Avalokiteshvara also appears in the form with 1000 arms. Our statue here is a simplified version of this. The arms actually are energy tendrils. They are depicted as arms with an eye in the palm of each hand so he can see the suffering of all beings and then minister to them with the many hands, each of which has a different tool. This symbolizes that he will seek intuitively what each person needs and then provide. That’s what we’re trying to do here - to intuite or learn exactly what each person needs and then provide it through different tools, as many tools as possible. So, we’ve tried to gather as many tools for spiritual support as possible, within the limits of our resources.

This sanctuary is encircled by Tibetan prayer flags, which are usually hung outside. They contain various prayers and they’re activated by the wind. We’ve placed them in this room so that when the front door opens, it makes them move. Whenever someone comes in or out of this Sanctuary through the front door, the prayers are activated.

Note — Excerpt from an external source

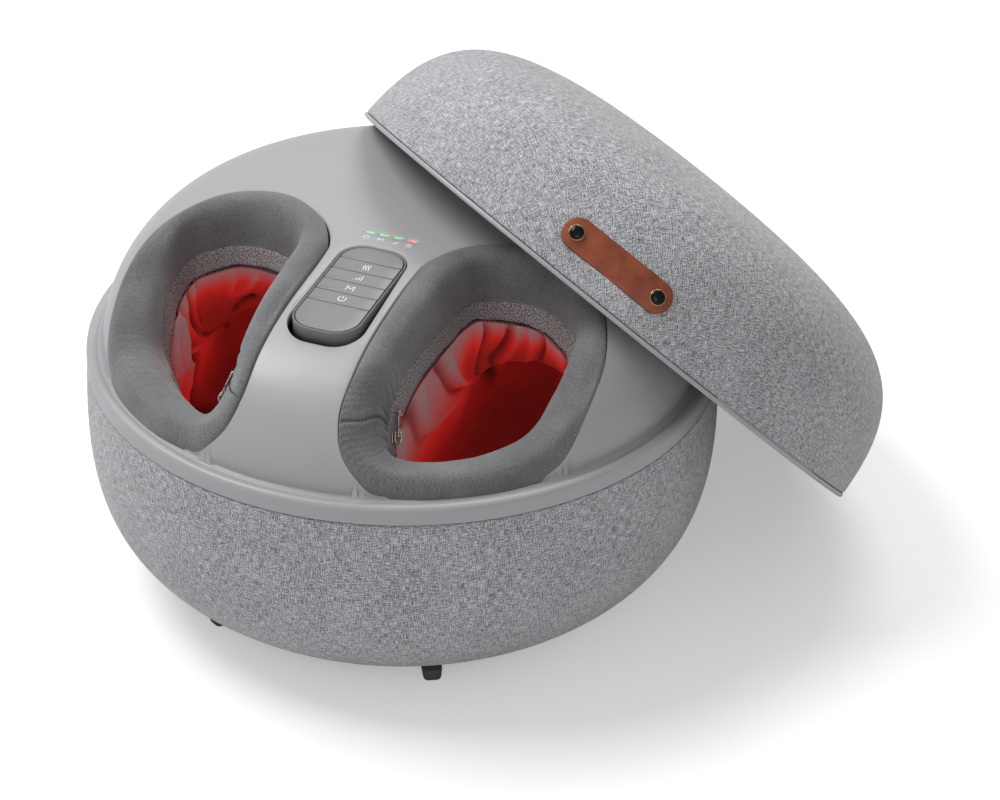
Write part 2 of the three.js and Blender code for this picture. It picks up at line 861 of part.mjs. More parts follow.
// Lid: drawn upright over its rim's centre, then leaned on the base
const lid_group = new THREE.Group();
lid_group.rotation.order = 'ZXY';
lid_group.rotation.z = -radians(lid_turn_deg);
lid_group.rotation.x = -radians(lid_lean_deg);
massager.add(lid_group);

const lid_curve = new THREE.CubicBezierCurve(
  new THREE.Vector2(base_radius, 0),
  new THREE.Vector2(lid_side_pull_radius, lid_side_pull_height),
  new THREE.Vector2(lid_top_pull_radius, lid_height),
  new THREE.Vector2(0, lid_height),
);

function lidPoint(share, inset) {
  const place = lid_curve.getPoint(share);
  const along = lid_curve.getTangent(share);
  return [Math.max(0, place.x - inset * along.y), place.y + inset * along.x];
}

// A lid layer from its rim edge at the given height up to the top, between two insets
function lidLayer(low, outer_inset, inner_inset) {
  const start = shareAtHeight(lid_curve, low);
  const shares = [];
  for (let i = 0; i <= lid_steps; i += 1) shares.push(start + (1 - start) * (i / lid_steps));
  const outer = shares.map((share) => lidPoint(share, outer_inset));
  const inner = shares.map((share) => lidPoint(share, inner_inset));
  outer[0][1] = low;
  inner[0][1] = low;
  outer.at(-1)[0] = 0;
  inner.at(-1)[0] = 0;
  return revolved([...outer.reverse(), ...inner]);
}

function lidRim(margin = 0) {
  const outer = base_radius + clearance + margin;
  const inner = base_radius - lid_rim_width - margin;
  const chamfer = lid_rim_height / 4;
  const high = lid_rim_height + margin;
  const profile = [[inner, -margin], [outer - chamfer, -margin], [outer, chamfer - margin], [outer, high],
    [inner, high], [inner, -margin]];
  return revolved(profile);
}

// The lid's low edge stands on the floor, and its reach is how far it stands from the base's middle
function placeLid(reach) {
  const turn = radians(lid_turn_deg);
  lid_group.position.set(
    reach * Math.sin(turn) + lid_side_shift * Math.cos(turn),
    reach * Math.cos(turn) - lid_side_shift * Math.sin(turn),
    (base_radius + clearance) * Math.sin(radians(lid_lean_deg)) - foot_height,
  );
  lid_group.updateMatrixWorld(true);
}

const lid_layer_low = lid_rim_height + clearance;
const lid_shell_inset = cover_thickness + clearance;
const lid_shell_inner = lid_shell_inset + lid_wall;
const lid_inside = joined(
  lidRim(clearance),
  lidLayer(lid_layer_low, lid_shell_inset, lid_shell_inner + clearance),
);
const leaned_on = solidOf(top_shell);

function lidMeetsShell(reach) {
  placeLid(reach);
  return !solidOf(lid_inside.clone().applyMatrix4(lid_group.matrixWorld)).intersect(leaned_on).isEmpty();
}

// It is pushed in until it rests on the shell, which is found by halving
let lid_near = 0;
let lid_far = 2 * base_radius;
for (let i = 0; i < curve_halvings; i += 1) {
  const reach = (lid_near + lid_far) / 2;
  if (lidMeetsShell(reach)) lid_near = reach;
  else lid_far = reach;
}
placeLid(lid_far);

addPiece('lid_rim', lidRim(), plastic(shell_grey), lid_group);
addPiece('lid_cover', lidLayer(lid_layer_low, 0, cover_thickness), cloth(fabric_grey), lid_group);
addPiece('lid_shell', lidLayer(lid_layer_low, lid_shell_inset, lid_shell_inner), plastic(shell_grey), lid_group);

// Leather tag: a round-ended strip bent over the lid's side, held by two rivets
function lidSidePlace(along, up, lift) {
  const share = shareAtHeight(lid_curve, tag_height + up);
  const [radius, height] = lidPoint(share, -lift);
  const turn = full_turn / 2 - radians(tag_turn_deg) + along / base_radius;
  return new THREE.Vector3(radius * Math.sin(turn), -radius * Math.cos(turn), height);
}

function leatherTag() {
  const straight = tag_length - tag_width;
  const rings = [];
  for (let i = 0; i <= tag_steps; i += 1) {
    const turn = quarter_turn * tag_round_share * ((2 * i) / tag_steps - 1);
    const along = (tag_length / 2) * (Math.sin(turn) / Math.sin(quarter_turn * tag_round_share));
    const past = Math.max(0, Math.abs(along) - straight / 2) / (tag_width / 2);
    const half = (tag_width / 2) * Math.max(Math.sqrt(Math.max(0, 1 - past * past)), tag_tip_share);
    const low = 2 * clearance;
    const high = low + tag_thickness;
    rings.push([
      lidSidePlace(along, -half, low),
      lidSidePlace(along, 0, low),
      lidSidePlace(along, half, low),
      lidSidePlace(along, half, high),
      lidSidePlace(along, 0, high),
      lidSidePlace(along, -half, high),
    ]);
  }
  return skin(rings, 'capped');
}

function rivet(along) {
  const foot_lift = 2 * clearance + tag_thickness + 2 * clearance;
  const seat = lidSidePlace(along, 0, foot_lift);
  const out = lidSidePlace(along, 0, foot_lift + rivet_height).sub(seat).normalize();
  const turned = new THREE.Quaternion().setFromUnitVectors(new THREE.Vector3(0, 0, 1), out);
  const profile = rivet_shares.map(([across, up]) => [rivet_radius * across, rivet_height * up]);
  return revolved(profile, small_segments).applyQuaternion(turned).translate(seat.x, seat.y, seat.z);
}

addPiece('lid_tag', leatherTag(), cloth(leather_brown), lid_group);
addPiece('tag_rivet_1', rivet(-rivet_spacing / 2), metal(dark_grey), lid_group);
addPiece('tag_rivet_2', rivet(rivet_spacing / 2), metal(dark_grey), lid_group);

// Massage mechanism, stacked downwards from the soles; all heights follow from these
const head_top = sole_height - clearance;
const plate_top = head_top - head_height;
const gear_top = plate_top - disc_plate_thickness;
const gear_low = gear_top - gear_thickness;
const frame_top = gear_low - 2 * clearance;
const frame_low = frame_top - frame_thickness;
const wheel_top = frame_low - wheel_drop;
const wheel_low = wheel_top - wheel_thickness;
const worm_height = (wheel_top + wheel_low) / 2;
const worm_offset = wheel_radius + worm_radius + clearance;
const worm_x = liner_middle_x - worm_offset;
const motor_low_y = disc_row_middle_y + worm_length / 2 + motor_gap;
const lamp_y = disc_row_middle_y - disc_pitch / 2;
const disc_ys = disc_names.map((_, i) => disc_row_middle_y + (i - (disc_names.length - 1) / 2) * disc_pitch);

// A gear's outline: straight-sided teeth about the pitch circle, with play between them
function gearOutline(pitch_radius, teeth, start_share) {
  const outline = [];
  const tip = pitch_radius + tooth_height / 2 - tooth_play / 2;
  const root = pitch_radius - tooth_height / 2 - tooth_play / 2;
  const corners = [[root, -tooth_root_share / 2], [tip, -tooth_tip_share / 2],
    [tip, tooth_tip_share / 2], [root, tooth_root_share / 2]];
  for (let i = 0; i < teeth; i += 1) {
    corners.forEach(([radius, share]) => {
      const turn = (full_turn * (i + start_share + share)) / teeth;
      outline.push(new THREE.Vector2(radius * Math.cos(turn), radius * Math.sin(turn)));
    });
  }
  return outline;
}

function massageHead() {
  const low = plate_top - clearance;
  const profile = head_shares.map(([across, up]) => [head_radius * across, low + (head_top - low) * up]);
  return revolved([[0, low], ...profile], head_segments).translate(head_circle, 0, 0);
}

function massageDisc(shaft_low) {
  const rim = extruded(gearOutline(disc_pitch / 2, gear_teeth, mesh_share), gear_low, gear_top);
  const plate = rod(disc_plate_radius, gear_top - clearance, plate_top, disc_segments);
  const shaft = rod(disc_shaft_radius, shaft_low, gear_low + clearance);
  const heads = [];
  for (let i = 0; i < head_count; i += 1) heads.push(massageHead().rotateZ((full_turn * i) / head_count));
  return joined(rim, plate, shaft, ...heads);
}

function wormWheel() {
  const outline = gearOutline(wheel_radius - tooth_height / 2, wheel_teeth, 0);
  const bore = roundOutline(disc_shaft_radius + clearance, 0, 0);
  return extruded(outline, wheel_low, wheel_top, [bore]);
}

// Worm: a thread that winds along a shaft, lying along Y beside the wheel
function worm() {
  const rings = [];
  const steps = worm_turns * worm_steps;
  const half = worm_length / 2;
  const ring = (radiusAt, y) => {
    const points = [];
    for (let j = 0; j < worm_sides; j += 1) {
      const turn = (full_turn * j) / worm_sides;
      const radius = radiusAt(turn);
      points.push(new THREE.Vector3(radius * Math.cos(turn), y, radius * Math.sin(turn)));
    }
    return points;
  };
  const even = () => worm_shaft_radius;
  rings.push(ring(even, -half - motor_gap), ring(even, -half));
  for (let i = 0; i <= steps; i += 1) {
    const y = -half + (worm_length * i) / steps;
    const thread = (turn) => {
      const height = (1 + Math.cos(turn - (full_turn * i) / worm_steps)) / 2;
      return THREE.MathUtils.lerp(worm_root_radius, worm_radius, height);
    };
    rings.push(ring(thread, y));
  }
  rings.push(ring(even, half), ring(even, half + 2 * motor_gap));
  return skin(rings, 'capped').translate(worm_x, disc_row_middle_y, worm_height);
}

function motor() {
  const can = rod(motor_radius, 0, motor_length, small_segments);
  const mouth = rod(worm_shaft_radius + clearance, -overrun, motor_gap + clearance);
  return cutBy(can, mouth).rotateX(-quarter_turn).translate(worm_x, motor_low_y, worm_height);
}

function mechanismFrame() {
  const ends = disc_pitch + frame_end;
  const half = frame_half_width;
  const outline = [[-half, -ends], [half, -ends], [half, ends], [-half, ends]]
    .map(([x, y]) => new THREE.Vector2(liner_middle_x + x, disc_row_middle_y + y));
  const bores = disc_ys.map((y) => roundOutline(disc_shaft_radius + clearance, liner_middle_x, y));
  const plate = extruded(outline, frame_low, frame_top, bores);
  const leg_x = half - frame_leg / 2;
  const leg_y = frame_leg_reach - frame_leg / 2;
  const legs = [];
  [-1, 1].forEach((across) => [-1, 1].forEach((along) => {
    legs.push(block(frame_leg, frame_leg, plate_thickness + clearance, frame_low + clearance,
      liner_middle_x + across * leg_x, disc_row_middle_y + along * leg_y));
  }));
  const ear = lamp_offset + lamp_ear;
  const lamp_plate = block(ear, 2 * lamp_ear, frame_low, frame_top, liner_middle_x + ear / 2, lamp_y);
  const bore = rod(disc_shaft_radius + clearance, frame_low - overrun, frame_top + overrun);
  const lamp_bores = disc_ys.map((y) => bore.clone().translate(liner_middle_x, y, 0));
  return joined(cutBy(lamp_plate, ...lamp_bores), plate, ...legs);
}

function heatLamp() {
  const low = frame_top + clearance;
  const high = sole_height - 2 * clearance;
  const tip = lamp_radius * lamp_tip_share;
  const profile = [[0, high], [tip, high - lamp_radius + tip], [lamp_radius, high - lamp_radius],
    [lamp_radius, low], [0, low]];
  return revolved(profile, small_segments).translate(liner_middle_x + lamp_offset, lamp_y, 0);
}

// Blocks on the bottom plate that carry the motors and the free ends of the worms
function cradles() {
  const low = plate_thickness / 2;
  const bearing_y = disc_row_middle_y - worm_length / 2 - motor_gap / 2 - clearance;
  const motor_y = motor_low_y + motor_length / 2;
  const right = [
    block(cradle_width, cradle_length, low, worm_height, worm_x, motor_y),
    block(cradle_width / 2, motor_gap / 2, low, worm_height + cradle_width / 4, worm_x, bearing_y),
  ];
  return right.concat(right.map(mirrored));
}

function motorSpaces() {
  const turned = (radius, low, high) => rod(radius, low, high).rotateX(-quarter_turn);
  const can = turned(motor_radius + clearance, 0, motor_length).translate(worm_x, motor_low_y, worm_height);
  const shaft = turned(worm_shaft_radius + clearance, -worm_length, 0)
    .translate(worm_x, disc_row_middle_y - worm_length / 2, worm_height);
  return [can, mirrored(can), shaft, mirrored(shaft)];
}

// Main board on four posts, and the power inlet in the back of the base
function boardPosts() {
  const x = main_board_width / 2 - board_post / 2;
  const y = main_board_length / 2 - board_post / 2;
  const posts = [];
  [-1, 1].forEach((across) => [-1, 1].forEach((along) => {
    posts.push(block(board_post, board_post, plate_thickness / 2, plate_thickness + board_post_height,
      across * x, main_board_y + along * y));
  }));
  return posts;
}

function mainBoard() {
  const low = plate_thickness + board_post_height + clearance;
  const top = low + board_thickness;
  const board = block(main_board_width, main_board_length, low, top, 0, main_board_y);
  const chips = chip_shares.map(([across, along, size]) => block(
    size * main_board_width, size * main_board_width, low + board_thickness / 2, top + size * chip_height,
    across * main_board_width, main_board_y + along * main_board_length,
  ));
  return joined(board, ...chips);
}

function powerInlet() {
  const body = rod(inlet_radius, inlet_proud - inlet_length, inlet_proud);
  const bore = rod(inlet_bore_radius, inlet_proud - inlet_bore_depth, inlet_proud + overrun);
  const bore_low = inlet_proud - inlet_bore_depth;
  const pin = rod(inlet_pin_radius, bore_low - clearance, inlet_proud - clearance, pin_sides);
  return joined(cutBy(body, bore), pin).rotateX(-quarter_turn).translate(0, inlet_radius_here, inlet_height);
}

addPiece('bottom_plate', bottomPlate(), plastic(dark_grey));
addPiece('main_board', mainBoard(), plastic(board_green));
addPiece('power_inlet', powerInlet(), plastic(dark_grey));

// Both mechanisms: the middle disc's shaft goes on down through the worm wheel
const end_shaft_low = frame_low;
const middle_shaft_low = wheel_low;
disc_names.forEach((name, order) => {
  const shaft_low = name === 'middle_disc' ? middle_shaft_low : end_shaft_low;
  const disc = massageDisc(shaft_low).translate(liner_middle_x, disc_ys[order], 0);
  addPair(name, disc, plastic(panel_grey));
});
addPair('worm_wheel', wormWheel().translate(liner_middle_x, disc_row_middle_y, 0), plastic(shell_grey));
addPair('worm', worm(), metal(panel_grey));
addPair('motor', motor(), metal(key_grey));
addPair('mechanism_frame', mechanismFrame(), plastic(dark_grey));
addPair('heat_lamp', heatLamp(), plastic(liner_red, 0.3));

export default massager;
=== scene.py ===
"""Looks of a round foot massager: fabric-sided base, two padded wells, and a lid leaning on its back."""
import json
import math

import bmesh
import bpy
import numpy as np
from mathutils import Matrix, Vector
from mathutils.geometry import delaunay_2d_cdt


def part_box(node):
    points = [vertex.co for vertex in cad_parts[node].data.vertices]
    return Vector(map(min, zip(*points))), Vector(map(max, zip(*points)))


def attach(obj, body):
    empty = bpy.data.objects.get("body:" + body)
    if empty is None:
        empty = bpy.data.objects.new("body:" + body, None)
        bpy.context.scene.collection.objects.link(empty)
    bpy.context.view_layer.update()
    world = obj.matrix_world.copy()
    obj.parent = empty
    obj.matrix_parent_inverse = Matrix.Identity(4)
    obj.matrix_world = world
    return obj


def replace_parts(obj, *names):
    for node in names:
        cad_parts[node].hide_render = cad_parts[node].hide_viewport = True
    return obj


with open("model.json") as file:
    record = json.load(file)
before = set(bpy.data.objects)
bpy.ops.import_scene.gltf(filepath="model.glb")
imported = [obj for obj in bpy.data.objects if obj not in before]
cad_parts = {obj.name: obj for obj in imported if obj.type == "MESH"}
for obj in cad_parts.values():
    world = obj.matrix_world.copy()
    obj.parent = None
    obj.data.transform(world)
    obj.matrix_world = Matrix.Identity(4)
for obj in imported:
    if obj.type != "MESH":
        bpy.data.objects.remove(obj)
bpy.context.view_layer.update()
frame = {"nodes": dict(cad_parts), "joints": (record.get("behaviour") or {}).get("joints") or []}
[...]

n the landing of the stairs is an altar to Manjushri. Manjushri is the other primary male Bodhisattva in Tibetan Buddhism. Avalokiteshvara is the Bodhisattva of compassion. Manjushri is the Bodhisattva of wisdom. Then as you go up the stairs there is a statue of a male and female embracing on the right. This is the Yab-Yum, which is honored in both the Hindu and Buddhist traditions; this is a Tibetan Buddhist representation. It represents the reunion of all dualities into one. It has some very specific meanings as well. Every time I go by I touch one of the statue’s knees, and I find that this balances my male and female energies, so that might be something that you want to do when you head upstairs.